The biggest problem is to get rid of any prejudice or fears
about the unknown. Jakarta is not easy to like. It is a very
dirty, very crowded and very loud city with a big crime rate.
Nobody can blame people who didn't choose to live here. They try
to make themselves as comfortable as possible and keep a distance
to all the dirt and poverty which exists on the streets. But they
definitely will miss something, for Jakarta is also a very
diverse, very moving and a very exciting city.
Maybe it becomes easier to understand the people by seeing how
they live. Just take a glance from the top of the National
Monument. Of course you will see the nightmare, like traffic jams
on Jl. M.H. Thamrin and Jl. Menteng Raya. You will see all the
high-rise buildings on Jl. Jend. Sudirman and Jl. H.R. Rasuna
Said. But if you turn around just a little, you will recognize
something else: There are spaces in between.

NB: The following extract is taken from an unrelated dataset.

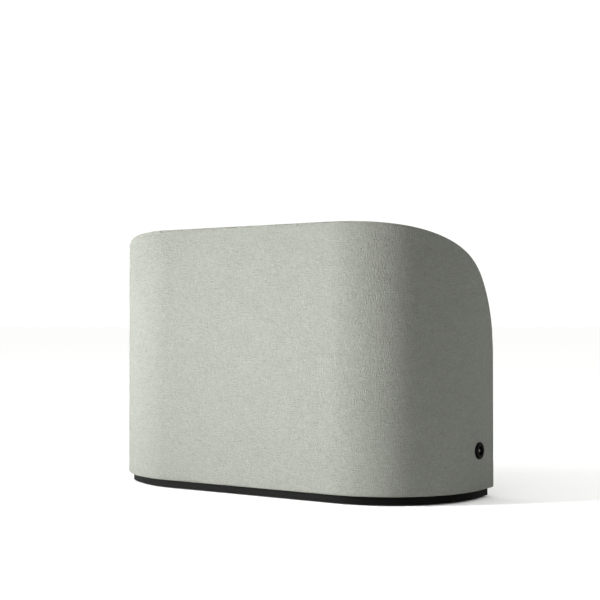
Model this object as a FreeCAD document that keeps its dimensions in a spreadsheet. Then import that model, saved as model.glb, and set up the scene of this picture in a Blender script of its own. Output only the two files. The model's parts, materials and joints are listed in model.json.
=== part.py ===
"""Smart speaker with a woven cover, as an assembly of separate pieces.

Millimetres, +Z up, +X to the right, the flat front faces -Y.  The origin is the centre of the
footprint, on the surface that the speaker stands on.

The outer form is an upright D in plan: a flat front, two large round front corners and a square
rear.  Seen from the side, the top leaves the front edge at a slight slope, falls away in a wide
arc and rolls over into the rear wall in a tighter one.  Every shell is that form set in by a
distance, so the layers nest: woven cover, slotted shell, then the working parts.
"""
import FreeCAD, Part
import math
import os

import Sketcher
from FreeCAD import Placement, Rotation, Vector

doc = FreeCAD.newDocument("smart_speaker")
sheet = doc.addObject("Spreadsheet::Sheet", "dims")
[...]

These areas in between are actually the parts of the city
where the biggest part of Jakarta's population lives: small
kampongs with houses crammed together. From a bird's-eye view, it
appears like a mass of red and gray rooftops in between the
multitude of antennas and shrubs.
Foreign visitors rarely go astray in these narrow gang
(alleys). If it is already hard to find the way in these
labyrinths it might not also be very secure to walk there without
a local guide.
But if you have the chance to enter the gang of such a
kampong, you will experience a life absolutely different from the
one close to the main roads of the metropolis. Without the cars
and crowds, the chaos of the big city has been left behind. The
reward is the social control of people living so close to each
other and, of course, the dust and the smell, the pollution of
the canals going through these kampongs are an ecological
tragedy.
But here you find the roots of Jakarta's cultural and social
life: Kids playing in front of the houses, teenagers sitting
together and playing the guitar, while their parents gather at
the warung (food stalls) to philosophize not only about their own
lives but about religion, politics and life in general.
People staying only in the so-called expatriate ghettos -- big
hotels or expensive shopping malls -- will never learn about the
heart of this city.
They will never experience a spontaneous performance of the
present or former students of Jakarta's Institute of Arts by
drinking a beer in front of the banners at Taman Ismail Marzuki.
And they will never taste the best gado-gado (vegetable salad
mixed with peanut sauce) of the town at a small warung just
around the corner of their temporary home.
Jakarta is often compared to durian. One who is not used to
its strong smell feels disgusted only by passing by. But those
who get accustomed to its delicate taste cannot get enough of it.
Most Westerners hardly ever try durian. They call it the stinky
fruit or a little nicer: Cheese fruit. But only a few dare to get
the real taste and to get, maybe, even addicted to it.